The 24-room hotel retains a stone-clad fortress feel, softened by plenty of discreet baronial comfort. Best ocean views are from the first floor’s 16 superior rooms and a further three suites with open terraces.
The food is exceptional – French with a Portuguese accent. Chef Antoine Westermann honed his haute cuisine in Strasbourg but over a decade and a half at Guincho it has evolved into a more daring take on tradition. Witness, from the €80 menu degustation an amuse bouche or crab scented with yuzu, fine jelly and small vegetables marinated with lemon zest or a fish dish where sea bass is steamed over seaweed and accompanied by Rio Formosa oysters tartare and iodine cream.
The Portuguese provenance of his meat was in evidence on the cheaper “autumn menu” – Roasted black pork from the Alentejo, stewed cepes and preserved onions, dark sauce. The Fortaleza cellar has a stellar array of Portuguese wines to match these strong flavours.
Headier still was the landscape we drank in the following morning, as the sun broke through those steamy mist formations. A stupendous sweep of surfers’ beach ends in cliffs but behind the hard sand strand lies a fascinating natural habitat of sand dunes, criscrossed by boardwalks. The plants are labelled like delegates at a conference: “Hi, I’m Sea Holly”.

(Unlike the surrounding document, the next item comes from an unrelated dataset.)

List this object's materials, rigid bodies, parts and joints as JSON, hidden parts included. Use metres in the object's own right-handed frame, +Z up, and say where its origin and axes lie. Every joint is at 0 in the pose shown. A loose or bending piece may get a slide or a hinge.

Down on the beach a couple of wet suits were trying to catch the waves. It’s a perfect spot for surfing and kitesurfing, home to many major competitions. Strong swimmers only – there are swift tides and a strong undertow. It’s all remarkably unspoilt, enhanced by the unearthly light during our walk. On its promontory the Fortaleza, its walls washed in yellow, cannons guarding the entrance, loomed like some Hollywood castle.

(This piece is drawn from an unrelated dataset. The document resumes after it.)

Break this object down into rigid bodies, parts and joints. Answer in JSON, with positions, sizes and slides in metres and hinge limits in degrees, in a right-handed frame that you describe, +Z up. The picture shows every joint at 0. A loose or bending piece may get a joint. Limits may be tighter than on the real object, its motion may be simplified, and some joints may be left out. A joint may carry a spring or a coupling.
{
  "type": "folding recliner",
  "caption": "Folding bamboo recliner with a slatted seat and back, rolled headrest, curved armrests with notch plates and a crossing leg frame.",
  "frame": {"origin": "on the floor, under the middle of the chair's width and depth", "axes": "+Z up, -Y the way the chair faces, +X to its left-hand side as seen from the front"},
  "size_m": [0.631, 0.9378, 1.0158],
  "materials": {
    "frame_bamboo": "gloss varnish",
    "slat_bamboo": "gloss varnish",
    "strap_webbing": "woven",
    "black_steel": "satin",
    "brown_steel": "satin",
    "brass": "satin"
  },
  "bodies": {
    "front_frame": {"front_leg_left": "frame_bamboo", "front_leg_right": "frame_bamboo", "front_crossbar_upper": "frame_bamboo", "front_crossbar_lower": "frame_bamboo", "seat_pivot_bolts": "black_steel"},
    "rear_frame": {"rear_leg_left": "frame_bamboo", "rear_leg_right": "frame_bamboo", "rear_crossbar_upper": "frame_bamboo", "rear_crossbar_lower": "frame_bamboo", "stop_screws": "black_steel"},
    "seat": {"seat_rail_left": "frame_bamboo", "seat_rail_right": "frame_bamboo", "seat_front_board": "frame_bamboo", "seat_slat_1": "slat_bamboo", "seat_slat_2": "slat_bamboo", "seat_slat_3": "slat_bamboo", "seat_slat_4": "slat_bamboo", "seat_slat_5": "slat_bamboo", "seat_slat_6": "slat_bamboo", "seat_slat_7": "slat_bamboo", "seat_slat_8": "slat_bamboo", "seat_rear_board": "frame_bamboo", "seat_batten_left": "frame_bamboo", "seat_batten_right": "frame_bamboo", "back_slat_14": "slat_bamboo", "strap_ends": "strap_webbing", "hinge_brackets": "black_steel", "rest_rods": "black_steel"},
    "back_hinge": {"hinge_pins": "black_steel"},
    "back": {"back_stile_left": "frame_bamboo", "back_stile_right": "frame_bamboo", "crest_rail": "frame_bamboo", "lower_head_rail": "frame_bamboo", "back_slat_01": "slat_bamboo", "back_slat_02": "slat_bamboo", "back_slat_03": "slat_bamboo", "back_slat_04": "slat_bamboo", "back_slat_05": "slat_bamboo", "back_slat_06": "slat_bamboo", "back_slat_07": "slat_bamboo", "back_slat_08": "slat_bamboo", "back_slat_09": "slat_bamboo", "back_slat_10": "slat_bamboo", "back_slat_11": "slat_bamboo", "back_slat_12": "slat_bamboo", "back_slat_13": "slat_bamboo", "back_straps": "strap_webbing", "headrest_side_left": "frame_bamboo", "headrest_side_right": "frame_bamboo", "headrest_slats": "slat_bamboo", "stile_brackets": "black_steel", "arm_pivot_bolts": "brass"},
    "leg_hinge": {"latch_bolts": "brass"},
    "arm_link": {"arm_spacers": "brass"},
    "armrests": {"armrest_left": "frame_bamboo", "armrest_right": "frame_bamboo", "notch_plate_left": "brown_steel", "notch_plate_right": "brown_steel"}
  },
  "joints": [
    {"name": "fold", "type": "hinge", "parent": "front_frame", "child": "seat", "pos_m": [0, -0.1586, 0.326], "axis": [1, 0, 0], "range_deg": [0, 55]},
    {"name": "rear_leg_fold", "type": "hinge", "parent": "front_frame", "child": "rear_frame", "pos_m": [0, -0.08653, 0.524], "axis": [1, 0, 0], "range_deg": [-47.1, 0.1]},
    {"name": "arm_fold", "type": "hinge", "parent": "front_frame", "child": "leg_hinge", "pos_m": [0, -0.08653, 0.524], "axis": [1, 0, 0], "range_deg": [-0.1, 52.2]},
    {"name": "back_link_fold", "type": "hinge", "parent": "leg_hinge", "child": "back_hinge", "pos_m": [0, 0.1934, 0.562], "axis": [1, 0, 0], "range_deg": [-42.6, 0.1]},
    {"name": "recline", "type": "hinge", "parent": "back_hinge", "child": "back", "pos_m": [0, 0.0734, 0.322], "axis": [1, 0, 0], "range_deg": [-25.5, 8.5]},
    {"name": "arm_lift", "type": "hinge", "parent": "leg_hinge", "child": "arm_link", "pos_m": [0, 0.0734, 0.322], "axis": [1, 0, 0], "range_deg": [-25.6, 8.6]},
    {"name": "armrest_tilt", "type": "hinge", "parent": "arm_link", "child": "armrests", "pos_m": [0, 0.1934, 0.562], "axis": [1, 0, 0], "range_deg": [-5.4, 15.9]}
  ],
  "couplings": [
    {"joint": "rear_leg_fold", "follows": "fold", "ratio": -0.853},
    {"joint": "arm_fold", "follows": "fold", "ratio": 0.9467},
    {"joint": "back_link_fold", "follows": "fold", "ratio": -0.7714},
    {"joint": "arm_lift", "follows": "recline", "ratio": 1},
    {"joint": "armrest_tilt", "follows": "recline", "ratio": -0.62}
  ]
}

The movies have come to Guincho, as it happens. The beach featured in the pre-titles sequence of the 1969 James Bond film On Her Majesty’s Secret Service – the one with one-off 007 George Lazenby. He rescues a Contessa and foils two attackers in the surf.
Now as dusk fell and a sea fret set in, a suddenly rainswept Guincho Beach was For Our Eyes Only. Time for dinner.
So a place to get away from it all, but also a handy base for visiting...
1 A short taxi ride away are Cascais and Estoril, classic 19th century resorts fun to stroll round and grab a meal. Both are now prosperous suburbs of Lisbon, Estoril the more architecturally impressive, but Cascais does have fine museums including the Museum of the Sea and next door the Casa das Histórias devoted to the work of celebrated artist Paula Rego. The futuristic gallery houses her paintings and engravings as well as works by her late husband Victor Willing.
Av. da República, 300, Cascais. www.casadashistoriaspaularego.com
2 Go into Lisbon. From Cascais it’s a 35 minute train ride into the city centre. If time is short, get off five minutes early at Belem Station. A day out in itself, The Belem district is home to unmissable Gothic monastic masterpiece the Mosteiro Jeronimos – a UNESCO World Heritage site – the equally ancient Belem Tower on the waterfront and one of Europe’s best modern art galleries, the Berardo Collection. Find time, too, to sample authentic Pasteis de Belem custard tarts.
For my general guide to Lisbon visit this link
Plus my foodie tips for the city visit this link
3 20km to the north east of Guincho lies fairy tale Sintra. Its historic centre is another World Heritage site. The early Iberians made it a site of cult worship; the Moors built a craggy castle, now in ruins; the Middle Ages brought monasteries; the nobility escaped here after the 1755 earthquake; then, in the 19th century, it became one of the first centres of European romantic architecture. In his travel epic, Childe Harold’s Pilgrimage, Lord Byron wrote of it: “Lo! Cintra’s glorious Eden intervenes, in variegated maze of mount and glen”. Sintra understandably can get pretty over-populated in high season.
Staying there: Fortaleza do Guincho, Estrada do Guincho P-2750-642 Cascais. www.guinchotel.pt
It holds a Michelin star for its food, offers excellent golf facilities nearby and is a member of the prestigious Relais & Châteaux association of the world’s finest hoteliers, chefs and restaurateurs, which today has 520 members across the globe. www.relaischateaux.com
TAP Portugal flies daily from Manchester to Lisbon. For further information and to book visit www.flytap.com or call 0845 601 0932.
We took the Alfa Pendular express train down from Oporto (two and a half hours). In 2013 it will be replaced by a high-speed rail service to Oporto, Lisbon and Madrid. Ryanair fly from Liverpool to Oporto www.ryanair.com
The scenic coastal railway down to Estoril and Cascais departs twice an hour from Lisbon’s Cais do Sodré Station (Metro: Cais do Sodré). Fares are very cheap. Take a taxi from Cascais (under €10).
A Lisbon Card offers free or discounted entrance to more than 80 Lisbon museums, sights, and tours, including the Mosteiro dos Jeronimos. Free transport includes all trips on the Metro, public buses, the famous yellow trams and the service to Cascais. From €18.50 (€11.50 children) for a 24 hour card.